Lincoln Cathedral, Spilsby & St. Martin's, Stamford in Lincolnshire;
Lincoln Cathedral (in full The Cathedral Church of the Blessed Virgin Mary of Lincoln, or sometimes St. Mary's Cathedral) is an historic cathedral in Lincoln in England, and seate of the Diocese of Lincoln in the Church of England. William the Conqueror ordered the first cathedral to be built in Lincoln, in 1072. Before that, St. Mary's Church in Lincoln was a mother church but not a cathedral and the seate of the diocese was at Dorchester Abbey in Dorchester-on-Thames, Oxfordshire. It is at the confluence of the River Thames with its tributary the River Thame.
In the 634 Pope Honorius I sent a bishop called Birinus to convert the Saxons of the Thames Valley to Christianity. Saint Birinus, the first bishop, was sent to that district by Pope Honorius I, until 1085, when the See of Mercia was transferred to Lincoln. King Cynegils of Wessex gave Dorchester to Birinus to make it the seate of a new Diocese of Dorchester under a Bishop of Dorchester, which was extremely large, and covered most of Wessex and Mercia.
The Mercian diocese covered most of the south and eastern Midlands of England.The cathedral at Dorchester was founded in 634 by the Roman missionary, Saint Birinus. It was the bishop's seate for the Diocese of Wessex, which was moved to Winchester in 660. It again became the seate for a diocese, in around 675, when the Mercian Diocese of Leicester was transferred there and renamed. The diocese of Dorchester merged with that of Lindsey in 971 and it became the Diocese of Lincoln in 1072 when the bishop's seate moved to Lincoln. Lincoln was more central to a diocese that stretched from the Thames to the Humber.
Dorchester Abbey was founded in 1140 by Alexander, Bishop of Lincoln, for Augustinian, or Black Canons (strictly speaking, for that particular group of Augustinian canons known as the Arrouaisian Order). No register or cartulary of Dorchester Abbey is now known to exist, and only a single charter, confirming the donation of a church by King John, is given by Dugdale. The Bishop of Lincoln was one of the signatories to the Magna Carta and for hundreds of years the Cathedral has held one of the four remaining copies of the original. It now resides in the nearby Lincoln Castle, where it is on permanent display. The other surviving copies are in Salisbury Cathedral and two are in the British Library.

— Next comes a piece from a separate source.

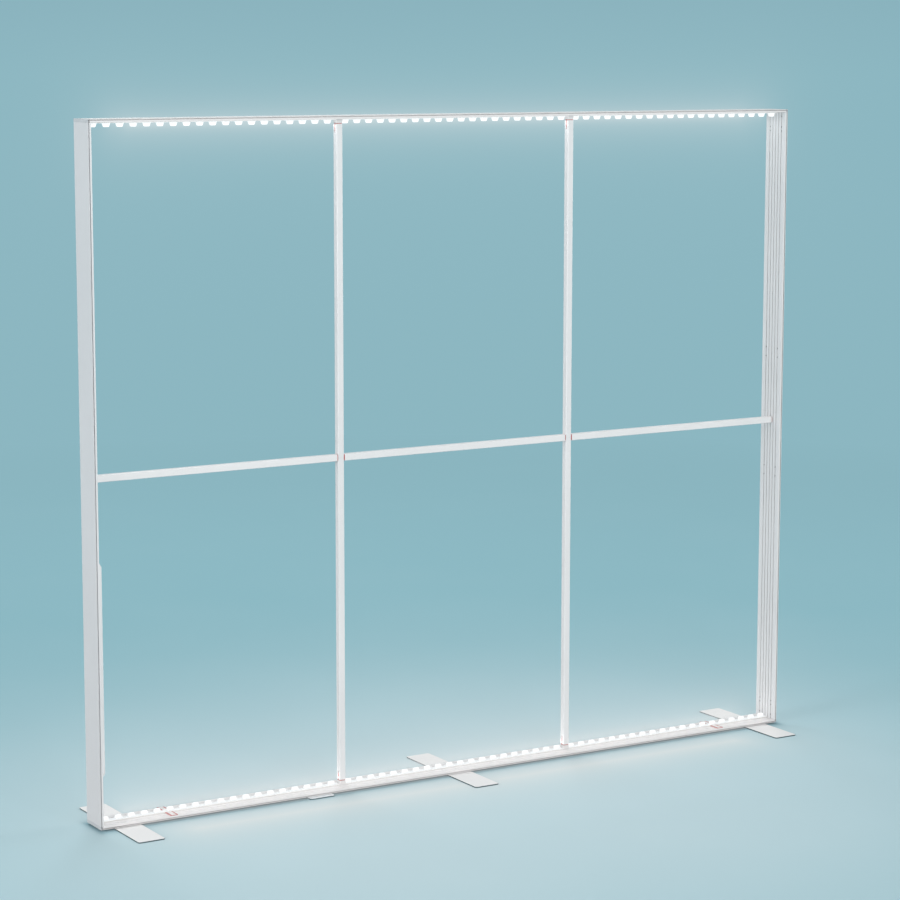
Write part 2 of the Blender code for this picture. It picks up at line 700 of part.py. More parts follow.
def build_side_plugs(materials):
    half = LAND_GROOVE_WIDTH / 2 - CLEARANCE
    tall = NOSE_HEIGHT / 2
    wide = PLUG_HALF
    body = box_mesh("side_plug", (CLEARANCE, -wide, -wide), (PLUG_BODY_LENGTH, wide, wide))
    nose = box_mesh("nose", (-NOSE_DEPTH, -half, -tall), (POLE_SEAM, half, tall))
    mesh = carve(body, [("UNION", nose)])
    add_object("side_plug_left", mesh, materials["red"], (-INNER_SIDE, 0, MID_HEIGHT))
    add_object("side_plug_right", mesh, materials["red"], (INNER_SIDE, 0, MID_HEIGHT), (0, 0, pi))


def build_crosses(materials):
    reach = CROSS_ARM_REACH
    level = box_mesh("cross", (-reach, -PLUG_HALF, -PLUG_HALF), (reach, PLUG_HALF, PLUG_HALF))
    upright = box_mesh("cross_upright", (-PLUG_HALF, -PLUG_HALF, -reach), (PLUG_HALF, PLUG_HALF, reach))
    mesh = carve(level, [("UNION", upright)])
    for side, x in joint_places().items():
        add_object("cross_connector_" + side, mesh, materials["red"], (x, 0, MID_HEIGHT))


# Power supply: X out from the post, Z up from the housing's lower end
def supply_section():
    length = SUPPLY_TOP - SUPPLY_BOTTOM
    deep = SUPPLY_THICKNESS
    return [
        (0, 0),
        (deep - SUPPLY_FOOT_CHAMFER_DEPTH, 0),
        (deep, SUPPLY_FOOT_CHAMFER_HEIGHT),
        (deep, length - SUPPLY_HEAD_CHAMFER_HEIGHT),
        (deep - SUPPLY_HEAD_CHAMFER_DEPTH, length),
        (0, length),
    ]


def supply_room():
    foot = SUPPLY_FOOT_CHAMFER_HEIGHT + SUPPLY_WALL
    head = SUPPLY_TOP - SUPPLY_BOTTOM - SUPPLY_HEAD_CHAMFER_HEIGHT - SUPPLY_WALL
    return foot, head


def inlet_sides():
    near = INLET_WALL
    far = SUPPLY_THICKNESS - SUPPLY_FOOT_CHAMFER_DEPTH - INLET_WALL
    return near, far, INLET_WIDTH / 2


def housing_mesh():
    half = SUPPLY_WIDTH / 2
    foot, head = supply_room()
    near, far, wide = inlet_sides()
    gap = CLEARANCE
    shell = extruded("power_supply_housing", "Y", supply_section(), -half, half)
    room_corner = (SUPPLY_THICKNESS - SUPPLY_WALL, half - SUPPLY_WALL, head)
    room = box_mesh("supply_room", (-CUT_OVERRUN, SUPPLY_WALL - half, foot), room_corner)
    mouth_low = (near - gap, -wide - gap, -CUT_OVERRUN)
    mouth = box_mesh("inlet_mouth", mouth_low, (far + gap, wide + gap, foot + gap))
    return carve(shell, [("DIFFERENCE", room), ("DIFFERENCE", mouth)])


def driver_mesh():
    foot, head = supply_room()
    foot += CLEARANCE
    head -= CLEARANCE
    half = SUPPLY_WIDTH / 2 - SUPPLY_WALL - CLEARANCE
    board = box_mesh("driver", (0, -half, foot), (DRIVER_BOARD_THICKNESS, half, head))
    pitch = (head - INLET_LENGTH) / DRIVER_BLOCKS
    wide = half - DRIVER_BLOCK_MARGIN
    tall = SUPPLY_THICKNESS - SUPPLY_WALL - DRIVER_HEADROOM
    blocks = []
    for index in range(DRIVER_BLOCKS):
        low = INLET_LENGTH + pitch * index + DRIVER_BLOCK_GAP / 2
        high = low + pitch - DRIVER_BLOCK_GAP
        blocks.append(((DRIVER_BOARD_THICKNESS / 2, -wide, low), (tall, wide, high)))
    return carve(board, [("UNION", boxes_mesh("driver_blocks", blocks))])


def inlet_mesh():
    near, far, wide = inlet_sides()
    body = box_mesh("mains_inlet", (near, -wide, 0), (far, wide, INLET_LENGTH))
    rim = INLET_RIM
    recess_top = INLET_LENGTH - INLET_FLOOR
    recess_low = (near + rim, rim - wide, -CUT_OVERRUN)
    recess = box_mesh("inlet_recess", recess_low, (far - rim, wide - rim, recess_top))
    return carve(body, [("DIFFERENCE", recess)])


def build_supply(materials):
    place = (CLEARANCE - INNER_SIDE, 0, FRAME_BASE + SUPPLY_BOTTOM)
    add_object("power_supply_housing", housing_mesh(), materials["supply"], place)
    add_object("power_supply_driver", driver_mesh(), materials["driver"], place)
    add_object("mains_inlet", inlet_mesh(), materials["inlet"], place)


# Feet: a plate with a round standoff, turning on a bolt that hangs from the bottom rail
def plate_mesh(name, length):
    outline = rounded_rectangle(FOOT_WIDTH / 2, length / 2, FOOT_CORNER_RADIUS)
    return extruded(name, "Z", outline, 0, FOOT_PLATE_THICKNESS)


def standoff():
    low = FOOT_PLATE_THICKNESS / 2
    return "UNION", rods_mesh("standoff", [(0, 0)], STANDOFF_RADIUS, low, FRAME_BASE - CLEARANCE)


def shank_and_nut(low):
    half = BOLT_NUT_SIZE / 2
    base = FRAME_BASE + INSERT_LOW
    top = FRAME_BASE + INSERT_HIGH
    shank = rods_mesh("shank", [(0, 0)], BOLT_RADIUS, low, FRAME_BASE + CHAMBER_MIDDLE)
    return [("UNION", shank), ("UNION", box_mesh("nut", (-half, -half, base), (half, half, top)))]


def foot_mesh():
    seat = CLEARANCE + BOLT_HEAD_THICKNESS + CLEARANCE
    drill = rods_mesh("drill", [(0, 0)], BOLT_RADIUS + CLEARANCE, -CUT_OVERRUN, FRAME_BASE + CUT_OVERRUN)
    counterbore = rods_mesh("counterbore", [(0, 0)], BOLT_HEAD_RADIUS + CLEARANCE, -CUT_OVERRUN, seat)
    steps = [standoff(), ("DIFFERENCE", drill), ("DIFFERENCE", counterbore)]
    return carve(plate_mesh("foot", FOOT_LENGTH), steps)


def bolt_mesh():
    top = CLEARANCE + BOLT_HEAD_THICKNESS
    head = rods_mesh("pivot_bolt", [(0, 0)], BOLT_HEAD_RADIUS, CLEARANCE, top)
    return carve(head, shank_and_nut(top - BOLT_HEAD_THICKNESS / 2))


def build_feet(materials):
    foot = foot_mesh()
    bolt = bolt_mesh()
    steps = [standoff(), *shank_and_nut(FOOT_PLATE_THICKNESS / 2)]
    pad = carve(plate_mesh("joint_pad", PAD_LENGTH), steps)
    for mesh in (foot, bolt, pad):
        smooth(mesh)
    for side, x in foot_places().items():
        add_object("foot_" + side, foot, materials["foot"], (x, 0, 0))
        add_object("pivot_bolt_" + side, bolt, materials["steel"], (x, 0, 0))
    add_object("joint_pad", pad, materials["foot"], (pad_place(), 0, 0))


def build():
    clear_scene()
    materials = make_materials()
    build_rails(materials)
    build_posts(materials)
    build_post_joiners(materials)
    build_corners(materials)
    build_rail_joiners(materials)
    build_lit_rows(materials)
    build_bridges(materials)
    build_uprights(materials)
    build_level_poles(materials)
    build_end_plugs(materials)
    build_side_plugs(materials)
    build_crosses(materials)
    build_supply(materials)
    build_feet(materials)


build()
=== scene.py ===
# Looks of the lightbox display wall: materials, lit lenses, small fittings, floor, light and camera
# Metres, +Z up. X runs along the wall and -Y faces the viewer.

from math import cos, pi, radians, sin

import bmesh
import bpy
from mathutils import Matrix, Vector


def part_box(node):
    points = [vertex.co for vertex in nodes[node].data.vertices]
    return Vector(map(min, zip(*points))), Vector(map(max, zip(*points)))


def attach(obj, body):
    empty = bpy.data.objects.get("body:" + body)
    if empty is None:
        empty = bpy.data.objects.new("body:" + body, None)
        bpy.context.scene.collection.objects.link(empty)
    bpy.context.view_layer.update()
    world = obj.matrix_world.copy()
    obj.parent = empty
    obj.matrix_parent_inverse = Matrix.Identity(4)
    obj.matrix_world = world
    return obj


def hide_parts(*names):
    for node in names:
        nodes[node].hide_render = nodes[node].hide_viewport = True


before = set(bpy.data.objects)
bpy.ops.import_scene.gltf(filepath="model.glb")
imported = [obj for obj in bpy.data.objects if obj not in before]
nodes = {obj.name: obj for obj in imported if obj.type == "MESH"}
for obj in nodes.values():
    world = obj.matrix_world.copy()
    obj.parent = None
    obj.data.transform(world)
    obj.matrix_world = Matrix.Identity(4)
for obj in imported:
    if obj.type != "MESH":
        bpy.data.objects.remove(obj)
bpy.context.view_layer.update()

SIDES = ("left", "middle", "right")
MM = 0.001

# Camera, fitted to the photo's straight edges
CAMERA_PLACE = (-5.263, -8.592, 2.736)
CAMERA_TURN = (radians(81.540), radians(-0.050), radians(-31.353))
CAMERA_LENS = 108.47
CAMERA_SENSOR = 36.0
CAMERA_REACH = 200.0

# Backdrop and floor: plain colours, and the pool of light that the lit rows throw
BACKDROP = (0.262, 0.470, 0.533)
BACKDROP_HIGH = (0.246, 0.437, 0.502)
HORIZON = (-0.01, 0.03)
FLOOR = (0.2514, 0.4654, 0.530)
FLOOR_LIT = (0.740, 0.833, 0.868)
FLOOR_NEAR = (0.80, 0.80, 0.78)
FLOOR_BOUNCE = (0.465, 0.54, 0.565)
FLOOR_FADE = (3.5, 9.0)
FLOOR_RADIUS = 14
FLOOR_CORNERS = 96
MOTTLE = 0.015
WIDE_POOL = {"half": 0.4, "middle": (-0.30, -0.55, 0), "reach": 2.05, "power": 2.2, "strength": 0.495}
CLOSE_POOL = {"half": 1.18, "middle": (0, -0.195, 0), "reach": 0.143, "power": 1.0, "strength": 0.555}

# The shade under the wall and beside the feet
UNDER_SHADE_COLOUR = (0.55, 0.66, 0.70)
UNDER_REACH = 0.036
UNDER_POWER = 1.8
UNDER_SQUEEZE = 2.2
BESIDE_REACH = 0.020
WALL_HALF_DEPTH = 0.057
WALL_HALF_WIDTH = 1.5

# The glow in the air round the lit rows
GLOW_COLOUR = (1.0, 0.98, 0.965)
GLOW_REACH = 1.35
GLOW_LIFT = 0.010
GLOW_LOW = 0.16
GLOW_HIGH = 0.125
GLOW_NEAR_REACH = 0.070
GLOW_WIDE = {"strength": 0.020, "reach": 0.36, "power": 1.0}
GLOW_TIGHT = {"strength": 0.07, "reach": 0.016, "power": 1.5}
GLOW_CARDS = (("glow_front", -0.07), ("glow_back", 0.07))
CARD_HALF_WIDTH = 2.6
CARD_LOW = 0.001
CARD_HIGH = 3.6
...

Spilsby is a market town in Lincolnshire, England, with a population of about 2,500. It lies between the Wolds and the Fens. Spilsby Market was granted its charter in 1302. Bolingbroke Castle is in the village of Old Bolingbroke. It was built in about 1220 by Randulph de Blundevill, Earl of Lincoln. In 1367, Henry, son of John of Gaunt (Duke of Lancaster) was born and became heir to the castle. Later he became King Henry IV of England. From Tudor times on, the castle became dilapidated so by 1600 only the gatehouse and a tower were in habitable use. Once Henry became King in 1399 he never visited the castle again. However, by 1815, the last remaining part - the gatehouse - had collapsed.